[start of Data block]
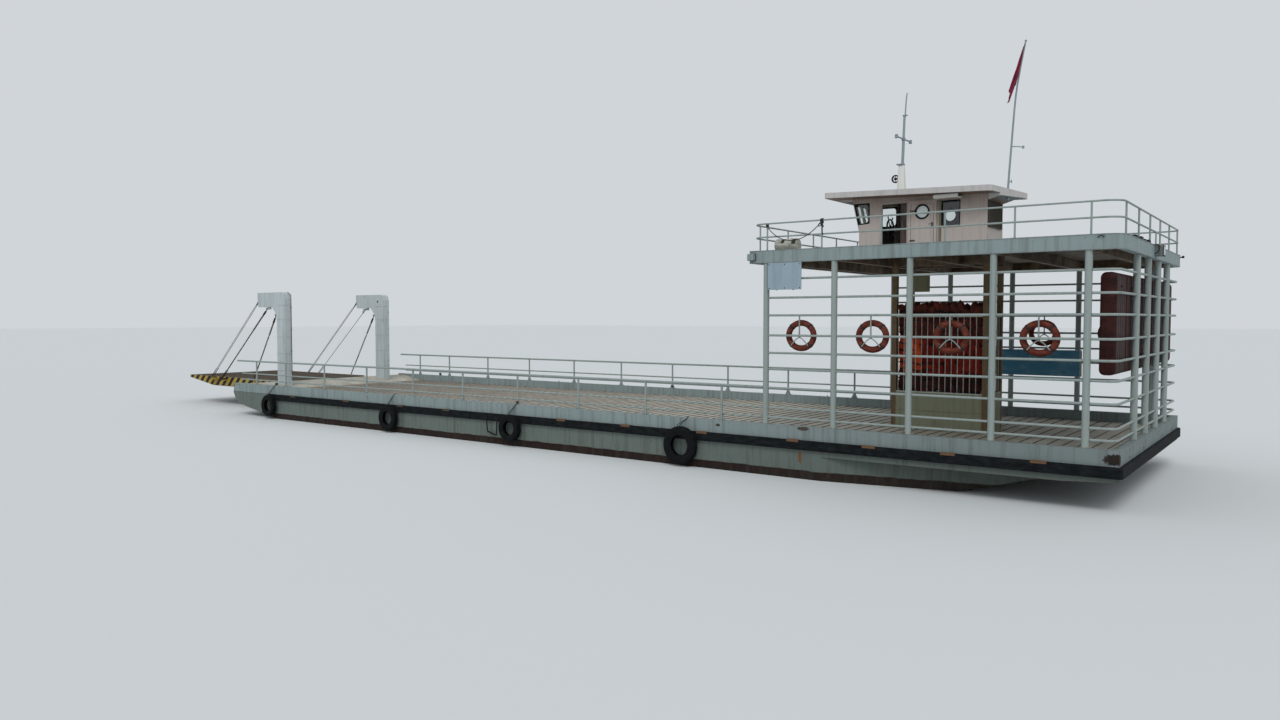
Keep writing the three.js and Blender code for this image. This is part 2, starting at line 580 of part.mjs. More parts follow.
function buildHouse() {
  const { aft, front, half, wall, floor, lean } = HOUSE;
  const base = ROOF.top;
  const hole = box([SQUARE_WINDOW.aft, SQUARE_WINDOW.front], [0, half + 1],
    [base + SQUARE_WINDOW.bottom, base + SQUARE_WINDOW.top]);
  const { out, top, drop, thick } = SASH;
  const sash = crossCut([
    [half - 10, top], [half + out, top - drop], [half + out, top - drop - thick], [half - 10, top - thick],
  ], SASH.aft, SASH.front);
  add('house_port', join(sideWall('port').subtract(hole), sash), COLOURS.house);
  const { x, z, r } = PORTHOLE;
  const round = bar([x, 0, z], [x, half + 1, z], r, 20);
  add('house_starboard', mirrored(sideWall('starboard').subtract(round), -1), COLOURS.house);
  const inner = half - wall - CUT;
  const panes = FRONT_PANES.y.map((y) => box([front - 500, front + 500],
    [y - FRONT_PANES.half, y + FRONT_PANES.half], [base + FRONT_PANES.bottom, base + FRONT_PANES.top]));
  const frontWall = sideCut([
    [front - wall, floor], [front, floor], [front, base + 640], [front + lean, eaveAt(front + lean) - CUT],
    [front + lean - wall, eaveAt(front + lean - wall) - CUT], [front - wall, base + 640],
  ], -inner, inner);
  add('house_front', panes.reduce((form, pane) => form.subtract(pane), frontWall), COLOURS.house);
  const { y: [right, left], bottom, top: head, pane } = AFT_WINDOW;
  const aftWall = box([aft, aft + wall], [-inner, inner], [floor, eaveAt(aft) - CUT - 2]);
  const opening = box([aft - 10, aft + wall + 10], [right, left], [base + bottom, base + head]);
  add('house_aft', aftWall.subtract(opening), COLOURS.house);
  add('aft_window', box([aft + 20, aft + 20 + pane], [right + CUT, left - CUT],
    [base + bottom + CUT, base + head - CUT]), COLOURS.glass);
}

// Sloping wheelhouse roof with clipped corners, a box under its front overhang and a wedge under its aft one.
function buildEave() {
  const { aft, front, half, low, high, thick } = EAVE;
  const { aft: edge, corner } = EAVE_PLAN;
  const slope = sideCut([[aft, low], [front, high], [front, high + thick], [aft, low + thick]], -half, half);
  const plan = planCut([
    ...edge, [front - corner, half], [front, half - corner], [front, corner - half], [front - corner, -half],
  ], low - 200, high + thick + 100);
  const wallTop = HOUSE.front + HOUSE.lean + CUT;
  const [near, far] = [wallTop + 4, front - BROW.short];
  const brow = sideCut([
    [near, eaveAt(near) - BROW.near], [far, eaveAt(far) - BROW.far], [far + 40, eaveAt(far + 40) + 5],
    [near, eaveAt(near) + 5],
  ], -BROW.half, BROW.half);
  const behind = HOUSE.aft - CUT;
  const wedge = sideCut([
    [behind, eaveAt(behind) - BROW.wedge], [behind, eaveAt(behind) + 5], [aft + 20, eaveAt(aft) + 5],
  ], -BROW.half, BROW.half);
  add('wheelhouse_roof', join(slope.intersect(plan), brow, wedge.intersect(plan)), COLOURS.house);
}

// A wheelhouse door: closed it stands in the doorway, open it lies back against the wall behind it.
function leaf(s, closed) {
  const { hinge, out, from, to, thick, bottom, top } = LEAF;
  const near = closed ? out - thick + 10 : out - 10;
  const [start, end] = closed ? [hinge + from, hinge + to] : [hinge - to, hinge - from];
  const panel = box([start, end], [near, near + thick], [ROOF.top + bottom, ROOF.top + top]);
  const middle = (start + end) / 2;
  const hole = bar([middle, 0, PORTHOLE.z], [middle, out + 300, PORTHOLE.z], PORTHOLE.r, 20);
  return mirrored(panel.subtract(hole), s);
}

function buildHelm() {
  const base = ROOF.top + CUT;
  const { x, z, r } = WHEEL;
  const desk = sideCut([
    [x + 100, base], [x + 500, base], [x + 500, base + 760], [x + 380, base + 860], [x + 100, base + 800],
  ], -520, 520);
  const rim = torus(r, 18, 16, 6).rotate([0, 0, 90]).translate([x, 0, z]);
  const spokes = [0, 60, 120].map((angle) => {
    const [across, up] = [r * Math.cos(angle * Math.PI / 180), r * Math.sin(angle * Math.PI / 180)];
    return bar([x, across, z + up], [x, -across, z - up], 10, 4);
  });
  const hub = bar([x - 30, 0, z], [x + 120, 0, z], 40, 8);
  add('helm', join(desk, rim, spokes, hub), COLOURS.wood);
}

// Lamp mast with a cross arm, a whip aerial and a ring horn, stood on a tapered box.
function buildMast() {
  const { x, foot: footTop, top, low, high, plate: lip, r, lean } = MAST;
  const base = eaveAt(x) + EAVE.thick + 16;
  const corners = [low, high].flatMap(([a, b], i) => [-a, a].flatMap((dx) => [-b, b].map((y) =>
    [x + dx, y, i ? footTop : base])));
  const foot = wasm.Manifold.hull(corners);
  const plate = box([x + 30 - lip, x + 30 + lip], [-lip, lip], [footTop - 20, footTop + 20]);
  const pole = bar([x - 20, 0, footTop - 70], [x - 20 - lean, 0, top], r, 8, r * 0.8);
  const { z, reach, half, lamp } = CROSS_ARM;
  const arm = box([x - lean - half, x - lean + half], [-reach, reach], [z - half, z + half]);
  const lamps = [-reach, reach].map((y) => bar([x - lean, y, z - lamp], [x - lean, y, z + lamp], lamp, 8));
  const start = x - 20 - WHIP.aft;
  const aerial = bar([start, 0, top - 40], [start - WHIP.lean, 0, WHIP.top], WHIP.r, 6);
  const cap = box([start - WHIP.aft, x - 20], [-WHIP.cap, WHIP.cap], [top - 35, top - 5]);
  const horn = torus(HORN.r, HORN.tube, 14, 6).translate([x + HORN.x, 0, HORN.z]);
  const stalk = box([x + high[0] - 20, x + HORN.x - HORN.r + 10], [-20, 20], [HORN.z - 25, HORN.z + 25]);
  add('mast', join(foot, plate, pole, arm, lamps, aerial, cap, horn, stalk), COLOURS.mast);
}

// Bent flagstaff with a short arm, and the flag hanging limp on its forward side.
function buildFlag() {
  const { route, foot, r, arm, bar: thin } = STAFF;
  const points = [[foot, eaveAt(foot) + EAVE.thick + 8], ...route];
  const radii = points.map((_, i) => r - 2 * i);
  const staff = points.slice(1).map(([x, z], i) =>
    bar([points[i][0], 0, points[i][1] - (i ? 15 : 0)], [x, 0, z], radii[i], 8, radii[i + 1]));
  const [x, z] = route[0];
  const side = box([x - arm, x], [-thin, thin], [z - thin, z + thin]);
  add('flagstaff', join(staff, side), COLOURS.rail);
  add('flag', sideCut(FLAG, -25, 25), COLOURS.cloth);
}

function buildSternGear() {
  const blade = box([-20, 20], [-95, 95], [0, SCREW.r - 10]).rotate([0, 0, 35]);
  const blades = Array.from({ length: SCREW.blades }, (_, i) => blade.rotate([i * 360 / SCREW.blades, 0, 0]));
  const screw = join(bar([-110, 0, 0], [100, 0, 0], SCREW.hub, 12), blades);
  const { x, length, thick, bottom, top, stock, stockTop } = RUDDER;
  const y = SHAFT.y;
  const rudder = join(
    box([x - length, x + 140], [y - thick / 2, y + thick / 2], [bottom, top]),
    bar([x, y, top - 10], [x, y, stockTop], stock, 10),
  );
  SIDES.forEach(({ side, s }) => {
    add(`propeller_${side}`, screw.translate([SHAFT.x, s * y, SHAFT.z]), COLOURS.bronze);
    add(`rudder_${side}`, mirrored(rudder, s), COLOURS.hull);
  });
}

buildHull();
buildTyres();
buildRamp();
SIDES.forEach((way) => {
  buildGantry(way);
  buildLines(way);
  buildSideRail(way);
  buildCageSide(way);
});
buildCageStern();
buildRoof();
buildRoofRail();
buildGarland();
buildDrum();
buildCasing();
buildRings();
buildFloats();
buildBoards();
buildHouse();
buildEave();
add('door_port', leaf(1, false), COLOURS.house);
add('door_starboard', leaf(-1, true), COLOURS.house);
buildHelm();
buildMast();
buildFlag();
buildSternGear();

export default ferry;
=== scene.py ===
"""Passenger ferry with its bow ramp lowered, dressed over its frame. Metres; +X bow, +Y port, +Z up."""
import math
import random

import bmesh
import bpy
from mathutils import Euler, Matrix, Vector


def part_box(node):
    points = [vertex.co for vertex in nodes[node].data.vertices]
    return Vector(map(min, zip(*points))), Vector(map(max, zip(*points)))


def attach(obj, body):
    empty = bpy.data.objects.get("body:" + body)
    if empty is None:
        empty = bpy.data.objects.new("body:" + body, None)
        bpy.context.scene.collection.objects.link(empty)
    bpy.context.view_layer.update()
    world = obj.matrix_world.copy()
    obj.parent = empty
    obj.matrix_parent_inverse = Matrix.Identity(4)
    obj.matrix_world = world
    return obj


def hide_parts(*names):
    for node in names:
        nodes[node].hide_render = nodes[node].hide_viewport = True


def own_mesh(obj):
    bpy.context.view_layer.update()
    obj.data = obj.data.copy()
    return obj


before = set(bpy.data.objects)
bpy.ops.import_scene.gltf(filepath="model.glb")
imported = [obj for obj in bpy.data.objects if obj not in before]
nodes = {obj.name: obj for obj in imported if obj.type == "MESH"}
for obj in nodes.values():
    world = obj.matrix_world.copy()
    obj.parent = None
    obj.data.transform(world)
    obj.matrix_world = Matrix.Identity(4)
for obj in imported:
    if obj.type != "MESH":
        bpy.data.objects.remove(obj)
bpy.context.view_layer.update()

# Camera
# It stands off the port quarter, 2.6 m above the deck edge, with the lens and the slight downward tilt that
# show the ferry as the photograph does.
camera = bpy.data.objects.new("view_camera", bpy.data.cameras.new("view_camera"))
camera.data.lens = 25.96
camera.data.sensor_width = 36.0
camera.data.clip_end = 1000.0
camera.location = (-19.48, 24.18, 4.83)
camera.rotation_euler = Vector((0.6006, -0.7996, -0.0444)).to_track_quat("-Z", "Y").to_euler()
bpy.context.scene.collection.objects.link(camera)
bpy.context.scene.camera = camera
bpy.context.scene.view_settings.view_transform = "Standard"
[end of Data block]
Given problem: Reproduce exactly, and only, the lines from the one that contains "buildHull();" down to the one that contains "obj.matrix_world = Matrix.Identity(4)", both ends included.

Written answer:
buildHull();
buildTyres();
buildRamp();
SIDES.forEach((way) => {
  buildGantry(way);
  buildLines(way);
  buildSideRail(way);
  buildCageSide(way);
});
buildCageStern();
buildRoof();
buildRoofRail();
buildGarland();
buildDrum();
buildCasing();
buildRings();
buildFloats();
buildBoards();
buildHouse();
buildEave();
add('door_port', leaf(1, false), COLOURS.house);
add('door_starboard', leaf(-1, true), COLOURS.house);
buildHelm();
buildMast();
buildFlag();
buildSternGear();

export default ferry;
=== scene.py ===
"""Passenger ferry with its bow ramp lowered, dressed over its frame. Metres; +X bow, +Y port, +Z up."""
import math
import random

import bmesh
import bpy
from mathutils import Euler, Matrix, Vector


def part_box(node):
    points = [vertex.co for vertex in nodes[node].data.vertices]
    return Vector(map(min, zip(*points))), Vector(map(max, zip(*points)))


def attach(obj, body):
    empty = bpy.data.objects.get("body:" + body)
    if empty is None:
        empty = bpy.data.objects.new("body:" + body, None)
        bpy.context.scene.collection.objects.link(empty)
    bpy.context.view_layer.update()
    world = obj.matrix_world.copy()
    obj.parent = empty
    obj.matrix_parent_inverse = Matrix.Identity(4)
    obj.matrix_world = world
    return obj


def hide_parts(*names):
    for node in names:
        nodes[node].hide_render = nodes[node].hide_viewport = True


def own_mesh(obj):
    bpy.context.view_layer.update()
    obj.data = obj.data.copy()
    return obj


before = set(bpy.data.objects)
bpy.ops.import_scene.gltf(filepath="model.glb")
imported = [obj for obj in bpy.data.objects if obj not in before]
nodes = {obj.name: obj for obj in imported if obj.type == "MESH"}
for obj in nodes.values():
    world = obj.matrix_world.copy()
    obj.parent = None
    obj.data.transform(world)
    obj.matrix_world = Matrix.Identity(4)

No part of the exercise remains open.